The two-loop recursion formula is widely used by unconstrained optimizers due to its efficiency in multiplying by the inverse Hessian. However, it does not allow for the explicit formation of either the direct or inverse Hessian and is incompatible with non-box constraints. An alternative approach is the compact representation, which involves a low-rank representation for the direct and/or inverse Hessian. This represents the Hessian as a sum of a diagonal matrix and a low-rank update. Such a representation enables the use of L-BFGS in constrained settings, for example, as part of the SQP method.

==Applications==
L-BFGS has been called "the algorithm of choice" for fitting log-linear (MaxEnt) models and conditional random fields with $\ell_2$-regularization.

==Variants==
Since BFGS (and hence L-BFGS) is designed to minimize smooth functions without constraints, the L-BFGS algorithm must be modified to handle functions that include non-differentiable components or constraints. A popular class of modifications are called active-set methods, based on the concept of the active set. The idea is that when restricted to a small neighborhood of the current iterate, the function and constraints can be simplified.

===L-BFGS-B===
The L-BFGS-B algorithm extends L-BFGS to handle simple box constraints ( bound constraints) on variables; that is, constraints of the form l_{i} ≤ x_{i} ≤ u_{i} where l_{i} and u_{i} are per-variable constant lower and upper bounds, respectively (for each x_{i}, either or both bounds may be omitted). The method works by identifying fixed and free variables at every step (using a simple gradient method), and then using the L-BFGS method on the free variables only to get higher accuracy, and then repeating the process.

===OWL-QN===
Orthant-wise limited-memory quasi-Newton (OWL-QN) is an L-BFGS variant for fitting $\ell_1$-regularized models, exploiting the inherent sparsity of such models.
It minimizes functions of the form

$f(\vec x) = g(\vec x) + C \|\vec x\|_1$

where $g$ is a differentiable convex loss function. The method is an active-set type method: at each iterate, it estimates the sign of each component of the variable, and restricts the subsequent step to have the same sign. Once the sign is fixed, the non-differentiable $\|\vec x\|_1$ term becomes a smooth linear term which can be handled by L-BFGS. After an L-BFGS step, the method allows some variables to change sign, and repeats the process.

===O-LBFGS===
Schraudolph et al. present an online approximation to both BFGS and L-BFGS. Similar to stochastic gradient descent, this can be used to reduce the computational complexity by evaluating the error function and gradient on a randomly drawn subset of the overall dataset in each iteration. It has been shown that O-LBFGS has a global almost sure convergence while the online approximation of BFGS (O-BFGS) is not necessarily convergent.
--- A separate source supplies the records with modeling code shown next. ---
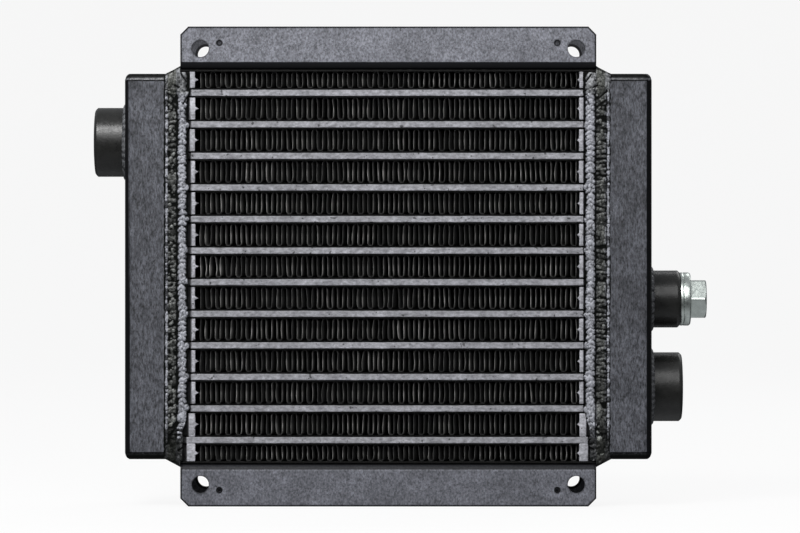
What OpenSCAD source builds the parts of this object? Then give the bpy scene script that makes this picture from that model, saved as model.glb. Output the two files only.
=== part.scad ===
// Hydraulic oil cooler: a brazed bar-and-plate aluminium core between two welded
// side tanks, held in two U-channel brackets and painted satin black.
// Millimetres, +Z up, front face towards -Y. The origin is the centre of the four
// rear mounting holes, on the rear face of the brackets.

/* [Core] */
// Length of the core between its two tank ends, along X
core_w = 208; // [120:2:320]
// Depth of the core in the air direction, along Y
core_d = 63; // [45:1:100]
// Number of oil passages, one above the other
oil_rows = 12; // [4:1:12]
// Height of an oil passage and of its bars
oil_h = 3.2; // [2.4:0.1:6]
// Height of an air passage between two oil passages
air_h = 11; // [6:0.2:14]
// Height of the top and bottom air passages
edge_air_h = 8.2; // [6:0.2:14]
// Thickness of a parting sheet
sheet_t = 0.8; // [0.4:0.1:1.2]
// How far a parting sheet stays behind the bar faces
sheet_inset = 0.4; // [0.1:0.1:1]
// Depth of an oil bar, along Y
oil_bar_d = 6; // [3:0.5:10]
// Width of the flat part of an air bar, along X
air_bar_w = 8; // [4:0.5:12]
// Length of the pointed nose on an air bar
nose_l = 1.8; // [1:0.1:4]
// Height of the nose where it meets the flat part
nose_h = 2.2; // [1:0.1:4]
// Thickness of the top and bottom side plates
side_plate_t = 1; // [0.8:0.1:3]

/* [Fins] */
// Length of one full wave of the air fin
fin_wave = 5.08; // [4:0.02:8]
// Sheet thickness of the air fin
fin_t = 0.2; // [0.15:0.01:0.3]
// How far the air fin stays behind the bar faces
fin_inset = 1.2; // [0.5:0.1:4]
// Length of one full wave of the oil turbulator
turbulator_wave = 4.2; // [3:0.1:5]
// Sheet thickness of the oil turbulator
turbulator_t = 0.25; // [0.15:0.01:0.3]
// Gap between a fin or turbulator and the bars at its ends
fin_gap = 0.2; // [0.1:0.1:1]

/* [Tanks] */
// Width of a tank outside the core, along X
tank_w = 28; // [22:1:50]
// Wall thickness of a tank
tank_t = 4; // [3:0.5:6]
// Outer radius of the two vertical corners of a tank
tank_corner_r = 4; // [2:0.5:8]
// Thickness of the top and bottom tank caps
cap_t = 3; // [2:0.5:5]
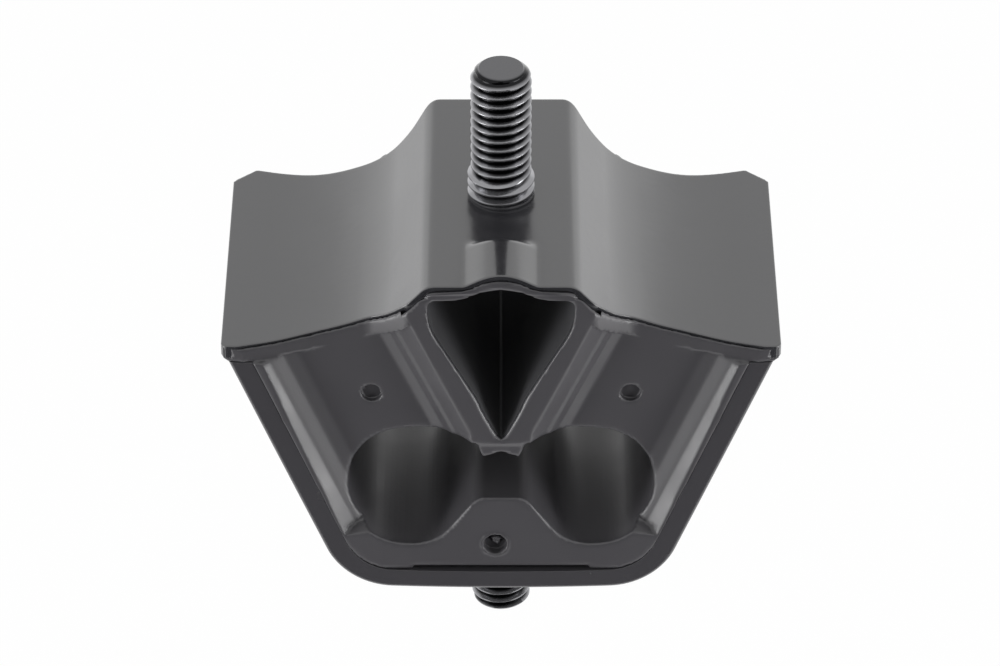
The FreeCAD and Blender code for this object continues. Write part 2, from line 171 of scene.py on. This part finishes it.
def place_camera():
    """Long lens at the photograph's viewing angle."""
    data = bpy.data.cameras.new("camera")
    data.lens = camera_lens
    data.sensor_width = camera_sensor
    data.clip_start, data.clip_end = camera_clip
    camera = bpy.data.objects.new("camera", data)
    bpy.context.scene.collection.objects.link(camera)
    back = Vector((0, -math.cos(camera_pitch), math.sin(camera_pitch)))
    camera.location = camera_aim + back * camera_distance
    camera.rotation_euler = Euler((math.radians(90.0) - camera_pitch, 0, 0))
    bpy.context.scene.camera = camera


bpy.context.scene.view_settings.view_transform = "Standard"
light_room()
lay_floor()
hang_flag()
for side_name, side in (("left", -1), ("right", 1)):
    stand_soft_box(side_name + "_low_box", side, low_box)
    stand_soft_box(side_name + "_back_box", side, back_box)
    stand_soft_box(side_name + "_fill", side, fill_box).visible_glossy = False
place_camera()

# Top plate: 2.5 mm sheet steel, pressed into two wings, a raised flat middle and a dart in its front edge.
# It is painted with black semi-gloss enamel, which rounds every edge and mirrors the white room softly.
plate_thickness = 2.5 * mm
plate_top = 65.5
plate_half_width = 49.3
plate_bends = [(11.5, 0.0), (3.5, -48.0), (7.2, 0.0), (16.5, 27.5), (49.2, 20.5)]
profile_spacing = 0.45
plate_rows = 96
plateau_half_depth = 30.6
plateau_edge_rounding = 3.0
front_plateau_end = 16.4
back_plateau_end = 12.5
waist_half_depth = 25.1
front_waist_start = 23.2
back_waist_start = 17.0
waist_start_rounding = 5.0
waist_end = 33.0
waist_end_rounding = 30.0
front_tip_corners = [(46.5, 28.6, 0.0), (plate_half_width, 28.6, 1.2), (plate_half_width, 27.4, 0.0)]
back_tip_corners = [(45.2, 28.26, 0.4), (plate_half_width, 24.36, 0.0)]
dart_half_width = 6.6 * mm
dart_height = 2.3 * mm
dart_length = 14.7 * mm
dart_end_length = 3.2 * mm
dart_fullness = 1.3
sharp_edge = math.radians(50.0)
noise_low = 0.35
noise_high = 0.65
paint_rounding = 0.45 * mm
paint_black = "#343437"


def piece_from(bm, name):
    """New object from a bmesh, with smooth faces."""
    for face in bm.faces:
        face.smooth = True
    mesh = bpy.data.meshes.new(name)
    bm.to_mesh(mesh)
    bm.free()
    piece = bpy.data.objects.new(name, mesh)
    bpy.context.scene.collection.objects.link(piece)
    return piece


def bent_line(start, bends, spacing):
    """Points along straight runs (length, 0) and tangent bends (radius, turn in degrees), in mm."""
    x, z = start
    heading = 0.0
    points = [(x, z)]
    for size, turn in bends:
        length = size if turn == 0 else size * abs(math.radians(turn))
        count = max(1, math.ceil(length / spacing))
        for _ in range(count):
            step = math.radians(turn) / count
            chord = length / count if turn == 0 else 2 * size * math.sin(abs(step) / 2)
            x += chord * math.cos(heading + step / 2)
            z += chord * math.sin(heading + step / 2)
            heading += step
            points.append((x, z))
    return points


def rounded_line(corners, spacing_degrees=6.0):
    """Points along a line whose corners (x, y, radius) are rounded."""
    points = []
    for at, (x, y, radius) in enumerate(corners):
        if radius == 0 or at in (0, len(corners) - 1):
            points.append((x, y))
            continue
        here = Vector((x, y))
        back = (Vector(corners[at - 1][:2]) - here).normalized()
        ahead = (Vector(corners[at + 1][:2]) - here).normalized()
        half = back.angle(ahead) / 2
        cut = radius / math.tan(half)
        center = here + (back + ahead).normalized() * (radius / math.sin(half))
        begin = here + back * cut - center
        turn = math.pi - 2 * half
        end = here + ahead * cut - center
        sign = 1 if begin.x * end.y > begin.y * end.x else -1
        count = max(2, math.ceil(math.degrees(turn) / spacing_degrees))
        for step in range(count + 1):
            angle = sign * turn * step / count
            arm = Matrix.Rotation(angle, 2) @ begin
            points.append((center.x + arm.x, center.y + arm.y))
    return points


def height_on(points, x):
    """Second coordinate of a line of points at a first coordinate."""
    for (x0, y0), (x1, y1) in zip(points, points[1:]):
        if x <= x1:
            return y0 + (y1 - y0) * (x - x0) / max(x1 - x0, 1e-9)
    return points[-1][1]


def smooth_step(value):
    """0 below 0, 1 above 1, with a soft rise between."""
    value = min(max(value, 0.0), 1.0)
    return value * value * (3 - 2 * value)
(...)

==Implementation of variants==

Notable open source implementations include:

- ALGLIB implements L-BFGS in C++ and C# as well as a separate box/linearly constrained version, BLEIC.
- R's optim general-purpose optimizer routine uses the L-BFGS-B method.
- SciPy's optimization module's minimize method also includes an option to use L-BFGS-B.
- Julia's Optim.jl also implements the L-BFGS and L-BFGS-B algorithm.
- Stan implements L-BFGS together with automatic differentiation as an option to solve maximum likelihood estimation and maximum a posteriori estimation problems.
- Burn implements the L-BFGS optimization algorithm in Rust.
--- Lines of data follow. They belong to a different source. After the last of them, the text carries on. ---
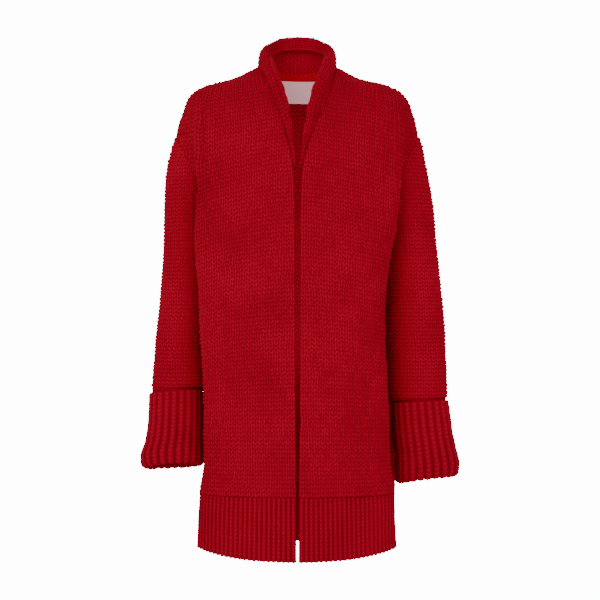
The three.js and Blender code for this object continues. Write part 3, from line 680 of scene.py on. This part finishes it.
def knitPanel(name, form, cloth, place, soft, sideRim=None):
    # Lays stocking stitch on a form. place turns wales and courses into rows and reaches, soft
    # gives the folds, and sideRim says which edges meet and are joined.
    mesh = flatCloth(cloth["wales"] * 4, cloth["courses"] * 4, 4)
    flat = flatPlaces(mesh)
    hidden = flat[:, 2] < -0.5
    column, line = np.round(flat[:, 0]).astype(int), np.round(flat[:, 1]).astype(int)
    slant = np.where(hidden, 0, stitchSlants[column % 4])
    wale = flat[:, 0] / 4 + cloth["firstWale"]
    course = flat[:, 1] / 4
    drift = stitch["unevenPlace"] * softWaves(cloth["seed"], wale, course, 5.0)
    row, along, end, free = place(wale * cloth["wale"] + drift, course * cloth["course"],
                                  slant * stitch["slant"] * cloth["course"])
    setStitchMap(mesh, wale, course + slant * stitch["slant"])
    base = pointOn(form, row, along)
    firm = np.maximum(rowLength(form, row, along) - cloth.get("firm", 0), 0)
    out = wayOut(form, np.maximum(row, cloth.get("steady", 0)), np.clip(along, -firm, firm))
    uneven = unevenTable(cloth["seed"], cloth["wales"] * 2 + 2, cloth["courses"] + 2, stitch["unevenHeight"])
    crown = stitchCrowns[column % 4, line % 4] * (1 + uneven[column // 2, line // 4])
    crown = np.where(free, crown, np.where(np.abs(along) < 0.01, cloth["nearCrown"], cloth["farCrown"]))
    groove = cloth["groove"] * (column % 4 == 0) * free
    crown = crown - groove * np.clip(1 - row / cloth["grooveReach"], 0, 1)
    height = stitch["relief"] * (crown - 0.45)
    height = height - stitch["seamDip"] * np.exp(-(end / stitch["seamReach"]) ** 2)
    height = np.where(hidden, -sizes["knitWall"], height) + soft(base) * clearOfArmhole(base)
    points = base + out * height[:, None]
    # a sleeve's top runs on a little way under the body round the armhole
    onward = unit(base - pointOn(form, row, along - np.where(along < 0, -3.0, 3.0)) + 1e-6)
    points += (onward - 0.3 * out) * (cloth.get("runsOn", 0) * np.exp(-(end / 4) ** 2))[:, None]
    points[:, 2] -= cloth.get("foot", 0) * np.clip(row - form["lengths"].shape[1] + 5, 0, 3) / 3
    rim = sideRim(flat, row) if sideRim else None
    return closeCloth(name, mesh, points, [knitFace, knitBack], rim)


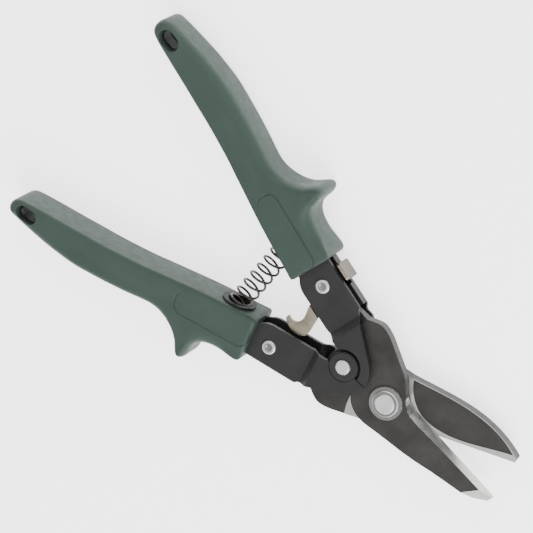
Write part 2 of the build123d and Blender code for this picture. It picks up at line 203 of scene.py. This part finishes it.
def border_relief(tree, coords):
    """Height of the engraved border in mm, zero away from its line."""
    def op(operation, first, second=0.0):
        return maths(tree, operation, first, second)

    split = tree.nodes.new("ShaderNodeSeparateXYZ")
    tree.links.new(coords, split.inputs[0])
    x = op("SUBTRACT", op("MULTIPLY", split.outputs["X"], 1000.0), ORIGIN_X)
    y = op("ABSOLUTE", op("MULTIPLY", split.outputs["Y"], 1000.0))
    dx = op("SUBTRACT", x, BORDER_X)
    dy = op("SUBTRACT", y, BORDER_Y)
    cos, sin = math.cos(BORDER_TURN), math.sin(BORDER_TURN)
    along = op("ADD", op("MULTIPLY", dx, cos), op("MULTIPLY", dy, sin))
    across = op("SUBTRACT", op("MULTIPLY", dy, cos), op("MULTIPLY", dx, sin))
    past_end = op("SUBTRACT", op("ABSOLUTE", along), BORDER_HALF_LENGTH - BORDER_CORNER)
    past_side = op("SUBTRACT", op("ABSOLUTE", across), BORDER_HALF_WIDTH - BORDER_CORNER)
    out_end = op("MAXIMUM", past_end, 0.0)
    out_side = op("MAXIMUM", past_side, 0.0)
    outside = op("SQRT", op("ADD", op("MULTIPLY", out_end, out_end), op("MULTIPLY", out_side, out_side)))
    within = op("MINIMUM", op("MAXIMUM", past_end, past_side), 0.0)
    off_line = op("DIVIDE", op("SUBTRACT", op("ADD", outside, within), BORDER_CORNER), BORDER_LINE)
    line = op("POWER", math.e, op("MULTIPLY", op("MULTIPLY", off_line, off_line), -1.0))
    return op("MULTIPLY", line, op("MULTIPLY", ramp(tree, across, BORDER_OPEN, BORDER_FULL), -BORDER_DEPTH))


def grip_material():
    """Green moulded plastic with the engraved border, whose line is also darkened as painted shade."""
    mat, tree, bsdf, coords = new_material("grip plastic")
    color = mottled(tree, coords, 70.0, (0.0262, 0.0440, 0.0352), (0.0300, 0.0500, 0.0400))
    relief = border_relief(tree, coords)
    # Painted shade: the border's line is darkened toward near-black, as shade in its groove.
    dark = maths(tree, "MINIMUM", maths(tree, "MULTIPLY", relief, -0.9), 0.32)
    tree.links.new(mix(tree, dark, color, (0.006, 0.012, 0.010)), bsdf.inputs["Base Color"])
    worn_gloss(tree, bsdf, coords, 0.42, 0.58)
    bsdf.inputs["Specular IOR Level"].default_value = 0.2
    grain = maths(tree, "MULTIPLY", noise(tree, coords, 1700.0, 3.0, 0.6), 0.05)
    bump(tree, bsdf, maths(tree, "ADD", relief, grain), MM)
    return mat


green = grip_material()
black_steel = surface(
    "black coating", (0.010, 0.010, 0.0105), (0.0145, 0.0145, 0.015),
    roughness=0.46, metallic=0.1, grain=2200.0, depth=0.00006, edge=0.0004, specular=0.3,
)
blade_dark = surface(
    "forged scale", (0.021, 0.020, 0.0188), (0.037, 0.0355, 0.033),
    roughness=0.46, metallic=0.5, grain=2600.0, depth=0.00009, edge=0.0003, specular=0.35,
)
ground = surface(
    "ground steel", (0.50, 0.50, 0.48), (0.40, 0.40, 0.385),
    roughness=0.30, metallic=0.95, grain=1000.0, depth=0.00003, brushed=True,
)
zinc = surface(
    "zinc plate", (0.66, 0.67, 0.66), (0.52, 0.53, 0.53),
    roughness=0.33, metallic=0.9, grain=1500.0, depth=0.00004, edge=0.00025,
)
# A darker copy of the zinc: painted shade for flat tops, which sit beside bright rims.
zinc_painted_shade = surface(
    "zinc, painted shade on flat tops", (0.20, 0.20, 0.19), (0.13, 0.13, 0.125),
    roughness=0.38, metallic=0.85, grain=1500.0, depth=0.00004,
)
nickel = surface(
    "nickel sheet", (0.36, 0.32, 0.24), (0.13, 0.115, 0.085),
    roughness=0.28, metallic=0.9, grain=1400.0, depth=0.00004, edge=0.0002,
)
# A darker copy of the nickel: painted shade for the latch tab's outer face.
nickel_painted_shade = surface(
    "nickel sheet, painted shade", (0.10, 0.09, 0.07), (0.07, 0.062, 0.048),
    roughness=0.34, metallic=0.85, grain=1400.0, depth=0.00004,
)
spring_wire = surface(
    "spring wire", (0.020, 0.018, 0.016), (0.040, 0.034, 0.030),
    roughness=0.38, metallic=0.6, grain=1800.0, depth=0.00003,
)
black_plastic = surface(
    "black plastic", (0.006, 0.006, 0.006), (0.010, 0.010, 0.010),
    roughness=0.55, metallic=0.0, grain=1600.0, depth=0.00005, specular=0.25,
)

SLOTS = {
    "grip_green": green,
    "black_steel": black_steel,
    "blade_steel": blade_dark,
    "zinc_steel": zinc,
    "latch_steel": nickel,
    "spring_steel": spring_wire,
    "black_plastic": black_plastic,
}
for entry in frame["record"]["subparts"]:
    obj = nodes[entry["node"]]
    obj.data.materials.clear()
    obj.data.materials.append(SLOTS[entry["material_slot"]])


# ------------------------------------------------------------------ second finishes and painted shade on the CAD pieces
FACES_UP = 0.9
BEVEL_FROM_X, TIP_FROM_X = 7.0, 50.0
BEVEL_STEEPEST, BEVEL_FLATTEST, BEVEL_FACES_OUT = 0.05, 0.985, 0.1
REAR_FACE_Z, REAR_FACE_SLACK = -0.03, 0.08
TAB_Y, TAB_FACES_OUT = 30.0, 0.8
STAKED_RADIUS, STAKED_FACES_UP = 2.3, 0.3
BOLT_FLANGE_Z = 7.2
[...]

Notable non open source implementations include:
- The L-BFGS-B variant also exists as ACM TOMS algorithm 778. In February 2011, some of the authors of the original L-BFGS-B code posted a major update (version 3.0).
- A reference implementation in Fortran 77 (and with a Fortran 90 interface). This version, as well as older versions, has been converted to many other languages.
- An OWL-QN C++ implementation by its designers.